The large, rocky cliffs of the Absaroka mountains east of Cody, WY

As we came closer to Cody the snow-capped mountains of the chain in which the Grand Tetons exist could be easily seen in the distance. The views, though changing with each 100 miles of travel, remind us of the Woody Guthrie song: “This land is your land, this land is my land…”

After arriving at the Absaroka Bay RV Park, we went to dinner at Buffalo Bill’s Irma Hotel. We means the two of us and five other officers and spouses of the Diesel RV Club; the reason we are in Cody this time. Before closing this post, it wouldn't be complete without a picture of the most photographed site in Cody, the cherrywood bar and old cash register of the Irma Bar and Grill. By the way, the Irma Hotel is know as “the first hotel in the Rockies”.

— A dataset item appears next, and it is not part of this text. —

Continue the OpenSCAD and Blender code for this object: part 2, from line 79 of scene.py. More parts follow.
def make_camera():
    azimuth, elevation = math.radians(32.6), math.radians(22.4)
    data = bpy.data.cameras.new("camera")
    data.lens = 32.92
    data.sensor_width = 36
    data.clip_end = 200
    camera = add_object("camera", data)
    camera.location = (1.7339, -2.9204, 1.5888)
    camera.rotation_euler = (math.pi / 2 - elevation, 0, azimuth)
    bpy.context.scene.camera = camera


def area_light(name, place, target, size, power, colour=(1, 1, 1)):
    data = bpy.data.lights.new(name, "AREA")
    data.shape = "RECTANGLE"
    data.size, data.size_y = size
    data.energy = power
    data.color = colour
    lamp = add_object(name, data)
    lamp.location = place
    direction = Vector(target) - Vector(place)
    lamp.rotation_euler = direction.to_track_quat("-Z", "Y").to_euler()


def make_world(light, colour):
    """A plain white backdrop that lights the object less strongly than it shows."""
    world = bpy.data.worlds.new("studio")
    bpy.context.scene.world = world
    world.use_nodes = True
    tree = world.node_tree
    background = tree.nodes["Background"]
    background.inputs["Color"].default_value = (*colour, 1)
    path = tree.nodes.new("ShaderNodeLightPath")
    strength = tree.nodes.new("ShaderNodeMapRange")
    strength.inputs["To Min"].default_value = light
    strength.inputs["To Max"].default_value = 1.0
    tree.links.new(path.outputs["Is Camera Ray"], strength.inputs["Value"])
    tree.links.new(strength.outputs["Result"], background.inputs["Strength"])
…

Cherrywood bar and old cash register.

Thus far we’ve traveled just about 2,000 miles. It has been enjoyable and amazing. The only thing better than sharing it via the blog would be to have you all ride along with us in person. The one bad thing is that it requires a lot of sitting but it is worth it when we come upon some beautiful and/or interesting sites. We’re seeing things that can’t be seen from the air or from the side of a railroad car on a passenger train. We’re seeing things out the panoramic view of the front window of our Airstream Land Yacht XC.